Six photos were published with the false claim here on Facebook on November 4, 2022.

One photo shows a small mountain village while the other five depict groups of women posing for the camera.

The post has been shared more than 2,200 times.

Its Burmese-language caption translates in part as: "Would you believe that there is a village without men, but with only women who don't want to get married? Only women live in the town of Noiva Do Cordeiro."

"The village was formed when women who didn't want to get married settled in the area. They are all spinsters who are independent from men. They do their own farming and manage their business without any help."

Screenshot taken on November 17, 2022 of the misleading post

Noiva do Cordeiro is a remote village in Brazil's southeastern Minas Gerais state.

The same photos were also shared alongside a similar claim on Facebook here, here, here and here.

However, the claim is false.

Misused photos

Reverse image searches on Google found the photos originally published on Facebook by a page called Noiva do Cordeiro, a nonprofit organisation based in the village with the same name.

The original photos can be viewed here, here, here, here, here and here.

Marcia Fernandes, a representative for the organisation, told AFP the photos had been shared with false context.

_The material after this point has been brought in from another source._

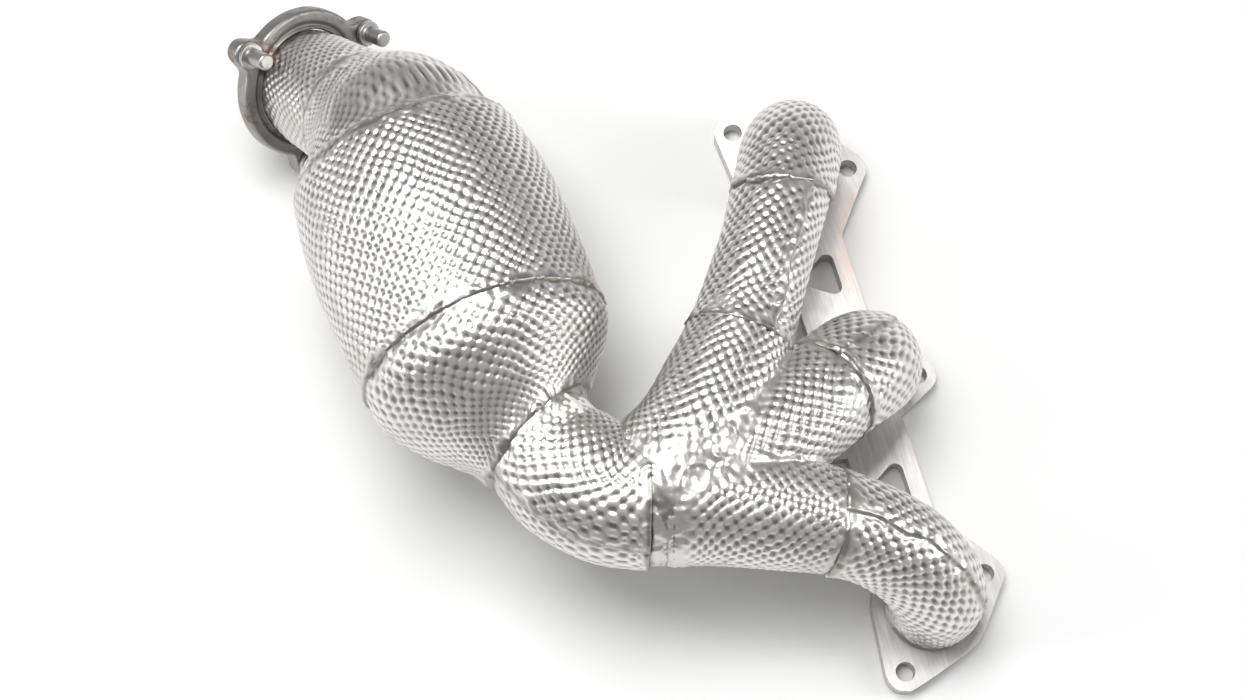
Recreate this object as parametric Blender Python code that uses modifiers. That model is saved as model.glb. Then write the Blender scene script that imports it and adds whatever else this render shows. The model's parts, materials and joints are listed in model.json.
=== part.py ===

She said: "The Noiva do Cordeiro community is not just for women. We are the majority because most men work in Belo Horizonte (the capital of Minas Gerais) and only come to the community on Fridays and stay until Sundays."

She added the photos in the posts were taken during various events in the village.

"The people here always take pictures, every day, presentation or event, anything that happens, we are always taking photos," she said.

The Facebook page -- which has been posting about events in Noiva do Cordeiro since 2011 -- has previously published photos showing male residents of the village here, here and here.

Below are screenshot comparisons showing the photos in the false posts (left) and the original photos (Right):

screenshot comparisons showing the photos in the false posts (left) and the original photos (Right)

According to a report by Instituto Ecofuturo, an organisation that promotes links between Brazil's local communities and the national government, a "matriarchal society" has emerged in Noiva do Cordeiro due to employment opportunities for its male residents.

The organisation reported: "The men went to Belo Horizonte to work, returning only on weekends. The result was the emergence of an essentially matriarchal society."

BBC News Brazil and Brazillian fact-check organisation E-Farsas.com have previously debunked similar claims about Noiva do Cordeiro that have circulated since at least 2014.